“So, we’re having a baby,” he said.
My friend told me this while we were eating breakfast in a crowded place. I looked at him and almost dropped my fork.
He started happy crying.
“You’re having a baby?” I said.
He nodded, then cried even harder.
The number one rule of manhood is, you are not supposed to cry. I don’t know where this rule comes from, but I think it’s in the Boy Scout manual somewhere. As men, our fathers were stalwart examples who taught us to be stoics. Like like little John Waynes, minus the hats.
So you can imagine how uncomfortable I was when my friend covered his face with a napkin and sobbed in a public place.
Soon, the waitress came. “Is everything okay, sir?”
I sniffed my nose manfully and said, “Pollen.”
You’d have to know my friend to understand what a big deal this baby is. He has had an uphill battle for most of his life.
For starters, he has a speech impediment, which has always been a challenge. When he gets stressed, he has a hard time making words happen.
We once took a community college class together, epochs ago. I sat beside him in class. Whenever the teacher would call on him, he would look at me and say, “Tell her.”
Thus, I was sort of his mouthpiece. I guess he’d been made fun of too many times to risk speaking in a classroom. As I recall, I made a D in that class.

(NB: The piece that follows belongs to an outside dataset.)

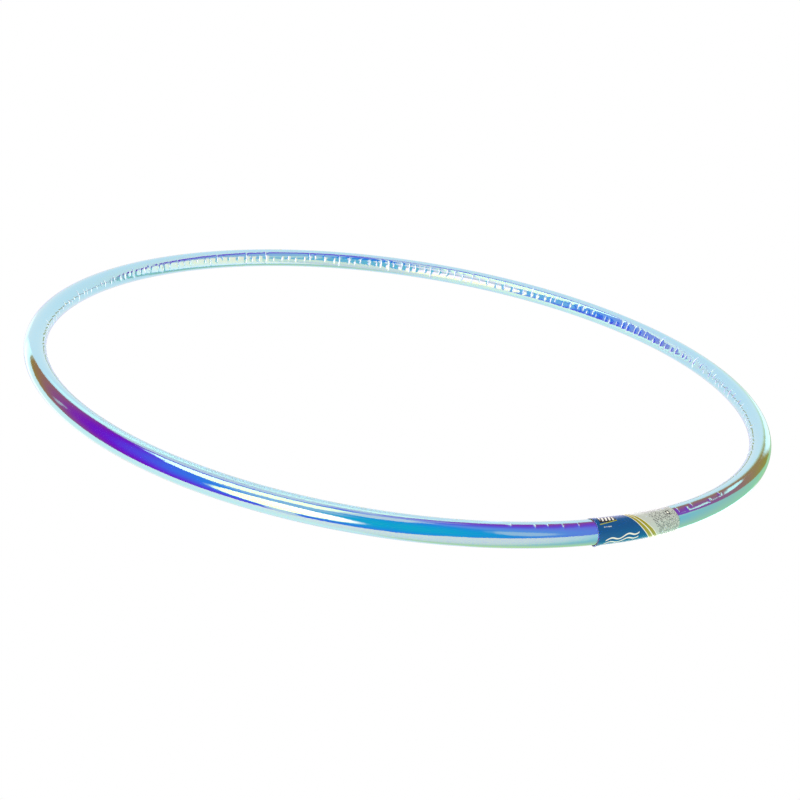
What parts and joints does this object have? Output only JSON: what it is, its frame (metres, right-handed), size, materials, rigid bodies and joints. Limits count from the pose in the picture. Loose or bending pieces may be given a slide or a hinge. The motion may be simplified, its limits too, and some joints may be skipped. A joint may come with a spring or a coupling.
{
  "type": "rhythmic gymnastics hoop",
  "caption": "Ring-shaped gymnastics hoop: a plastic tube with a colour-shifting film sleeve, its ends plugged and stapled together under a wrapped label.",
  "frame": {"origin": "centre of the ring, on the centre line plane of the tube", "axes": "+Z is the ring's own axis, so the hoop lies flat; the joint and its label are 56 degrees from +X towards -Y"},
  "size_m": [0.72, 0.72, 0.021],
  "materials": {
    "white_tube_plastic": "satin opaque plastic",
    "iridescent_film": "glossy colour-shifting film, azure to violet and olive with the angle",
    "plug_plastic": "moulded plastic",
    "staple_steel": "plain steel wire",
    "label_print": "printed and laminated label stock"
  },
  "bodies": {
    "root": {"core_tube": "white_tube_plastic", "film_sleeve": "iridescent_film", "joint_plug": "plug_plastic", "staple_left": "staple_steel", "staple_right": "staple_steel", "label_wrap": "label_print"}
  },
  "joints": []
}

I always loved his mom. His mother was one of those exceptional kinds of women you read about in “Guideposts” magazines. She gave birth when she was 17, in a home for unwed mothers. Then she lit out on her own and raised her only son in a 22-foot camper.

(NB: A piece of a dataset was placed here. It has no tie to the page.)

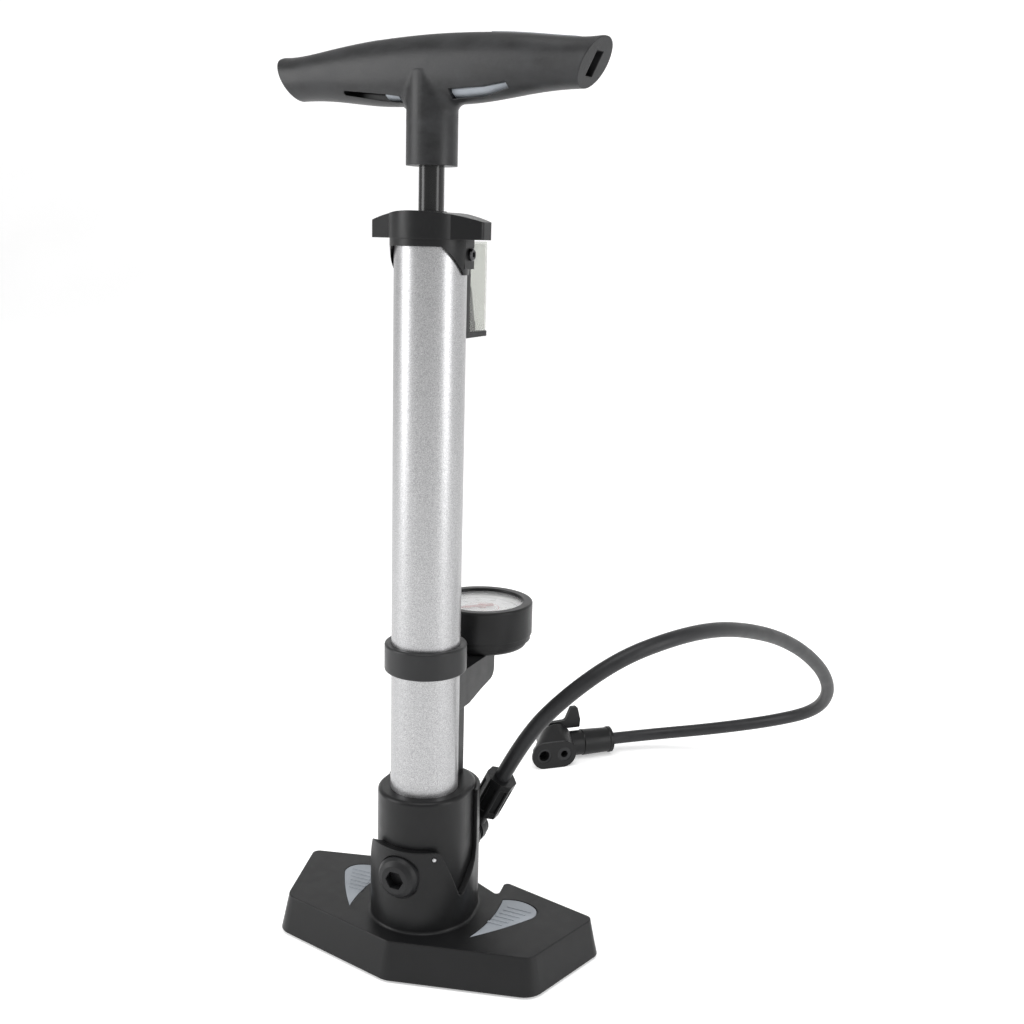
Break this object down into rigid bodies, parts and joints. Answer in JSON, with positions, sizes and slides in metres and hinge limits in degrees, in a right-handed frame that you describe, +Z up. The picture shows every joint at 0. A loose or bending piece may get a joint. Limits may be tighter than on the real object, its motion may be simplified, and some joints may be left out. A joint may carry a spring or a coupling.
{
  "type": "floor bike pump",
  "caption": "Upright floor pump with a T handle, metal barrel, rear pressure gauge, weighted foot plate and a hose with a lever pump head.",
  "frame": {"origin": "centre of the rubber foot under the barrel's axis, on the floor", "axes": "+Z up the barrel, +X along the foot plate, +Y to the rear, where the gauge and the hose are"},
  "size_m": [0.2743, 0.4025, 0.499],
  "materials": {
    "black_plastic": "satin moulded",
    "charcoal_plastic": "satin moulded",
    "barrel_metal": "fine satin",
    "rod_metal": "gloss black",
    "grey_pad": "soft ribbed",
    "black_rubber": "matt",
    "white_dial": "printed",
    "clear_plastic": "clear",
    "steel": "plain",
    "brass": "turned",
    "needle_red": "gloss"
  },
  "bodies": {
    "pump_body": {"base": "black_plastic", "base_pad_left": "grey_pad", "base_pad_right": "grey_pad", "base_feet": "black_rubber", "centre_foot": "black_rubber", "cross_bolt": "charcoal_plastic", "set_pin": "steel", "foot_screw": "steel", "pump_foot": "black_plastic", "foot_gasket": "black_rubber", "valve_seat": "brass", "valve_spring": "steel", "barrel_tube": "barrel_metal", "gauge_duct": "black_plastic", "gauge_bracket": "black_plastic", "gauge_case": "black_plastic", "gauge_bezel": "black_plastic", "gauge_lens": "clear_plastic", "gauge_dial": "white_dial", "spindle_bush": "brass", "gauge_nipple": "brass", "bourdon_coil": "brass", "top_cap": "black_plastic", "rod_bush": "black_plastic", "rod_wiper": "black_rubber", "top_bumper": "black_rubber", "cap_screw": "steel", "accessory_holder": "charcoal_plastic", "ball_needle": "steel", "nozzle_cone": "charcoal_plastic", "hose_swivel": "charcoal_plastic", "swivel_bolt": "charcoal_plastic", "swivel_washers": "black_rubber", "swivel_spacer": "steel", "hose_sleeve": "black_plastic", "hose": "black_rubber", "head_body": "black_plastic", "schrader_seal": "black_rubber", "presta_seal": "black_rubber", "head_collar": "black_plastic", "lever_pin": "steel"},
    "piston_ring": {"piston_seal": "black_rubber"},
    "plunger": {"piston_rod": "rod_metal", "piston_head": "charcoal_plastic", "piston_nut": "steel", "handle_body": "black_plastic", "handle_insert_left": "grey_pad", "handle_insert_right": "grey_pad", "handle_nut": "brass"},
    "needle": {"gauge_needle": "needle_red"},
    "cover": {"accessory_cover": "clear_plastic"},
    "valve": {"check_valve": "brass"},
    "lever": {"head_lever": "charcoal_plastic"},
    "pusher": {"seal_pusher": "charcoal_plastic"}
  },
  "joints": [
    {"name": "piston_stroke", "type": "slide", "parent": "pump_body", "child": "piston_ring", "axis": [0, 0, 1], "range_m": [-0.022, 0.272]},
    {"name": "handle_turn", "type": "hinge", "parent": "piston_ring", "child": "plunger", "pos_m": [0, 0, 0.2], "axis": [0, 0, 1], "continuous": true},
    {"name": "needle_turn", "type": "hinge", "parent": "pump_body", "child": "needle", "pos_m": [0, 0.073, 0.183], "axis": [0, 0, 1], "range_deg": [-270, 0], "stiffness_Nm_per_rad": 0.0002},
    {"name": "cover_slide", "type": "slide", "parent": "pump_body", "child": "cover", "axis": [0, 1, 0], "range_m": [0, 0.022]},
    {"name": "valve_lift", "type": "slide", "parent": "pump_body", "child": "valve", "axis": [0, 0, 1], "range_m": [-0.0015, 0], "stiffness_N_per_m": 60, "springref_m": 0.001, "deforming": ["valve_spring"]},
    {"name": "lever_throw", "type": "hinge", "parent": "pump_body", "child": "lever", "pos_m": [-0.03593, 0.29239, 0.014], "axis": [-0.7314, -0.682, 0], "range_deg": [0, 90]},
    {"name": "seal_squeeze", "type": "slide", "parent": "pump_body", "child": "pusher", "axis": [0.682, -0.7314, 0], "range_m": [0, 0.00095]}
  ],
  "couplings": [
    {"joint": "seal_squeeze", "follows": "lever_throw", "m_per_rad": 0.00057}
  ]
}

She worked in a salon by day; she attended GED classes by night. They lived in squalor with a capital S.
In grade school, he dressed in garage-sale clothes that smelled like mothballs, with other people’s initials written on his clothing tags. His diet consisted of spaghetti and Colonial bread.
For yearbook pictures the local church purchased new clothes so he wouldn’t be forever immortalized wearing a hole-ridden T-shirt.

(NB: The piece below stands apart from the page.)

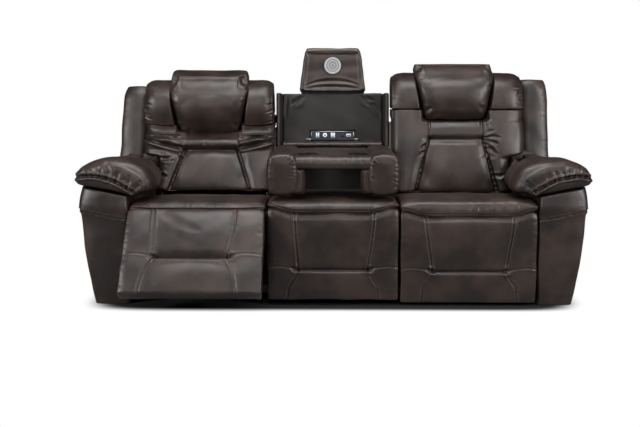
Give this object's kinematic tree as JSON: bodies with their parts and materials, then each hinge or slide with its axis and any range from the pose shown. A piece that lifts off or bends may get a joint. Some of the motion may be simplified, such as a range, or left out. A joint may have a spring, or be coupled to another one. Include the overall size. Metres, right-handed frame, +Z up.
{
  "type": "reclining sofa",
  "caption": "Three-seat leather power reclining sofa whose middle back folds down into a console table, with a raised lamp flap, an outlet strip and tilting headrests.",
  "frame": {"origin": "on the floor under the middle of the sofa's bounding box, as it stands", "axes": "+X to the right seen from the front, +Y to the back, +Z up"},
  "size_m": [2.264, 1.1897, 1.1601],
  "materials": {
    "leather": "semi-gloss, pebbled",
    "timber": "sawn",
    "dark_steel": "satin",
    "bright_steel": "zinc plated",
    "black_plastic": "fine texture",
    "socket_plastic": "moulded",
    "lamp_metal": "satin",
    "lamp_diffuser": "frosted"
  },
  "bodies": {
    "base": {"timber_frames": "timber", "base_rails": "dark_steel", "floor_glides": "black_plastic", "seat_springs": "bright_steel", "mechanism_plates": "dark_steel", "motors_and_supply": "black_plastic", "left_seat_cushion": "leather", "middle_seat_cushion": "leather", "right_seat_cushion": "leather", "middle_front_pad": "leather", "left_arm_cover": "leather", "left_arm_pad": "leather", "right_arm_cover": "leather", "right_arm_pad": "leather", "switch_plates": "black_plastic", "surround_frame": "timber", "surround_cover": "leather", "rear_panels": "leather", "outlet_strip": "socket_plastic", "fixed_hinges": "bright_steel"},
    "console": {"console_cushion": "leather", "console_board": "timber", "cup_holders": "bright_steel", "console_hinge_arms": "bright_steel"},
    "flap": {"lamp_flap": "leather", "lamp_bezel": "lamp_metal"},
    "lens": {"lamp_lens": "lamp_diffuser"},
    "left_back": {"left_back_frame": "timber", "left_back_cushion": "leather", "left_fold_roll": "leather", "left_back_cover": "leather"},
    "left_headrest": {"left_head_frame": "bright_steel", "left_head_cushion": "leather", "left_head_pillow": "leather"},
    "left_swing": {"left_swing_links": "dark_steel"},
    "left_partner": {"left_partner_links": "dark_steel"},
    "left_mid": {"left_mid_links": "dark_steel"},
    "left_control": {"left_control_links": "dark_steel"},
    "left_footrest": {"left_footrest_frame": "timber", "left_footrest_pad": "leather"},
    "left_drive": {"left_drive_rod": "dark_steel"},
    "left_recline_switch": {"left_recline_switch": "black_plastic"},
    "left_headrest_switch": {"left_headrest_switch": "black_plastic"},
    "right_back": {"right_back_frame": "timber", "right_back_cushion": "leather", "right_fold_roll": "leather", "right_back_cover": "leather"},
    "right_headrest": {"right_head_frame": "bright_steel", "right_head_cushion": "leather", "right_head_pillow": "leather"},
    "right_swing": {"right_swing_links": "dark_steel"},
    "right_partner": {"right_partner_links": "dark_steel"},
    "right_mid": {"right_mid_links": "dark_steel"},
    "right_control": {"right_control_links": "dark_steel"},
    "right_footrest": {"right_footrest_frame": "timber", "right_footrest_pad": "leather"},
    "right_drive": {"right_drive_rod": "dark_steel"},
    "right_recline_switch": {"right_recline_switch": "black_plastic"},
    "right_headrest_switch": {"right_headrest_switch": "black_plastic"}
  },
  "joints": [
    {"name": "left_recline", "type": "hinge", "parent": "base", "child": "left_back", "pos_m": [-0.5925, 0.2175, 0.4], "axis": [-1, 0, 0], "range_deg": [-10, 15]},
    {"name": "left_head_tilt", "type": "hinge", "parent": "left_back", "child": "left_headrest", "pos_m": [-0.5925, 0.46521, 0.76249], "axis": [1, 0, 0], "range_deg": [-30, 0], "deforming": ["left_fold_roll"]},
    {"name": "left_swing_pivot", "type": "hinge", "parent": "base", "child": "left_swing", "pos_m": [-0.5925, -0.0825, 0.335], "axis": [-1, 0, 0], "range_deg": [-36, 54]},
    {"name": "left_mid_pivot", "type": "hinge", "parent": "left_swing", "child": "left_mid", "pos_m": [-0.5925, -0.147, 0.11006], "axis": [-1, 0, 0], "range_deg": [-54, 36]},
    {"name": "left_footrest_pivot", "type": "hinge", "parent": "left_mid", "child": "left_footrest", "pos_m": [-0.5925, -0.42199, 0.19798], "axis": [-1, 0, 0], "range_deg": [-36, 54]},
    {"name": "left_partner_pivot", "type": "hinge", "parent": "base", "child": "left_partner", "pos_m": [-0.5925, -0.14918, 0.35632], "axis": [-1, 0, 0], "range_deg": [-36, 54]},
    {"name": "left_control_pivot", "type": "hinge", "parent": "left_swing", "child": "left_control", "pos_m": [-0.5925, -0.13941, 0.15948], "axis": [-1, 0, 0], "range_deg": [-54, 36]},
    {"name": "left_drive_slide", "type": "slide", "parent": "base", "child": "left_drive", "axis": [0, -0.8886, 0.4587], "range_m": [-0.02558, 0.03832]},
    {"name": "left_recline_switch_rock", "type": "hinge", "parent": "base", "child": "left_recline_switch", "pos_m": [-1.107, -0.2015, 0.345], "axis": [0, 0, 1], "range_deg": [-8, 8], "stiffness_Nm_per_rad": 0.2},
    {"name": "left_headrest_switch_rock", "type": "hinge", "parent": "base", "child": "left_headrest_switch", "pos_m": [-1.107, -0.1535, 0.345], "axis": [0, 0, 1], "range_deg": [-8, 8], "stiffness_Nm_per_rad": 0.2},
    {"name": "right_recline", "type": "hinge", "parent": "base", "child": "right_back", "pos_m": [0.5925, 0.2175, 0.4], "axis": [-1, 0, 0], "range_deg": [0, 25]},
    {"name": "right_head_tilt", "type": "hinge", "parent": "right_back", "child": "right_headrest", "pos_m": [0.5925, 0.3985, 0.8], "axis": [1, 0, 0], "range_deg": [0, 30], "deforming": ["right_fold_roll"]},
    {"name": "right_swing_pivot", "type": "hinge", "parent": "base", "child": "right_swing", "pos_m": [0.5925, -0.0825, 0.335], "axis": [-1, 0, 0], "range_deg": [0, 90]},
    {"name": "right_mid_pivot", "type": "hinge", "parent": "right_swing", "child": "right_mid", "pos_m": [0.5925, -0.00247, 0.11511], "axis": [-1, 0, 0], "range_deg": [-90, 0]},
    {"name": "right_footrest_pivot", "type": "hinge", "parent": "right_mid", "child": "right_footrest", "pos_m": [0.5925, -0.27746, 0.20303], "axis": [-1, 0, 0], "range_deg": [0, 90]},
    {"name": "right_partner_pivot", "type": "hinge", "parent": "base", "child": "right_partner", "pos_m": [0.5925, -0.14918, 0.35632], "axis": [-1, 0, 0], "range_deg": [0, 90]},
    {"name": "right_control_pivot", "type": "hinge", "parent": "right_swing", "child": "right_control", "pos_m": [0.5925, -0.02538, 0.15956], "axis": [-1, 0, 0], "range_deg": [-90, 0]},
    {"name": "right_drive_slide", "type": "slide", "parent": "base", "child": "right_drive", "axis": [0, -0.8886, 0.4587], "range_m": [0, 0.0638]},
    {"name": "right_recline_switch_rock", "type": "hinge", "parent": "base", "child": "right_recline_switch", "pos_m": [1.107, -0.2015, 0.345], "axis": [0, 0, 1], "range_deg": [-8, 8], "stiffness_Nm_per_rad": 0.2},
    {"name": "right_headrest_switch_rock", "type": "hinge", "parent": "base", "child": "right_headrest_switch", "pos_m": [1.107, -0.1535, 0.345], "axis": [0, 0, 1], "range_deg": [-8, 8], "stiffness_Nm_per_rad": 0.2},
    {"name": "console_fold", "type": "hinge", "parent": "base", "child": "console", "pos_m": [0, 0.1925, 0.5], "axis": [-1, 0, 0], "range_deg": [0, 95]},
    {"name": "flap_fold", "type": "hinge", "parent": "base", "child": "flap", "pos_m": [0, 0.44777, 0.93316], "axis": [1, 0, 0], "range_deg": [0, 176]},
    {"name": "lens_press", "type": "slide", "parent": "flap", "child": "lens", "axis": [0, 0.9962, -0.0872], "range_m": [0, 0.0025], "stiffness_N_per_m": 400, "springref_m": -0.002}
  ],
  "couplings": [
    {"joint": "left_swing_pivot", "follows": "left_recline", "ratio": 3.6},
    {"joint": "left_mid_pivot", "follows": "left_recline", "ratio": -3.6},
    {"joint": "left_footrest_pivot", "follows": "left_recline", "ratio": 3.6},
    {"joint": "left_partner_pivot", "follows": "left_recline", "ratio": 3.6},
    {"joint": "left_control_pivot", "follows": "left_recline", "ratio": -3.6},
    {"joint": "left_drive_slide", "follows": "left_recline", "m_per_rad": 0.14599},
    {"joint": "right_swing_pivot", "follows": "right_recline", "ratio": 3.6},
    {"joint": "right_mid_pivot", "follows": "right_recline", "ratio": -3.6},
    {"joint": "right_footrest_pivot", "follows": "right_recline", "ratio": 3.6},
    {"joint": "right_partner_pivot", "follows": "right_recline", "ratio": 3.6},
    {"joint": "right_control_pivot", "follows": "right_recline", "ratio": -3.6},
    {"joint": "right_drive_slide", "follows": "right_recline", "m_per_rad": 0.14599}
  ]
}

But that is not where his story ends. That is merely the beginning.
Because eventually, his mother earned her college degree, then a nursing degree. And after that, their lives became so wonderful that Robin Leach could have narrated their afternoons.
His mother got a job as a traveling nurse, and if you’ve ever known a traveling nurse, you know what a sweet job this is.
One year they lived in Houston, the next year they were in some little town named Loma Linda, California. They hopped around island resorts, they lived in the Florida Keys. They once lived in Alaska, where my friend learned to catch a salmon on a fly rod for his 15th birthday.
My friend wiped his nose and said, “I wish my mom would have lived to see my baby.”
His mother died from pancreatic cancer in 2009. Her last words were: “I love you so, so, so much.”
The funeral was private. Just family. They played a Patsy Cline tune for her homegoing, which was the song “Crazy” (1961), penned by none other than Willie Nelson.
Which is probably why my friend is such a diehard Willie fan. I should know, we used to play in a band together a hundred years ago, and our professional repertoire consisted of 98 percent Willie songs and 2 percent Skynyrd.
But then, this was back in the days when our youthful lives revolved around $5 pitchers. We played six nights per week, slept four of them, and had a great time from what little I can remember.
Eventually, our band tired of playing bar gigs for faux cowboys in $1800 boots, and we aimed higher. We bought secondhand tuxedos and began playing 50th birthday parties, bar mitzvahs, and—God help me—Florida snowbird conventions.
The snowbird gigs were the most difficult. Imagine playing “Come Fly With Me” for 70 retired brake-pad salesmen who take the dancefloor with 70 gals who have all recently undergone hip surgery. (“Do you play any cha-chas, young man?!”)
After breakfast, we said goodbye. We hugged. We clapped each other’s shoulders hard enough to induce wheezing.
“We should do this again,” we both said.
Even though we know we won’t.
I wandered to my truck and sat for a while in silence, thinking of my greatest memories.
Memories I made playing music with the guys.
My memory of walking down the aisle with a brunette who was generous enough to marry the village idiot.
The memory of this breakfast.
It’s strange. I am not often aware that I am happy. I can remember that I’ve been happy. But only after the fact. I wish it were different, but there you are. Why is it that it’s difficult to see how truly beautiful life is until years later?
Before I left the parking lot, I removed my phone and looked at the photo of my friend’s sonogram again. I thought of how frighteningly short, but how incredibly rich this life is.
And I broke the number one rule of manhood.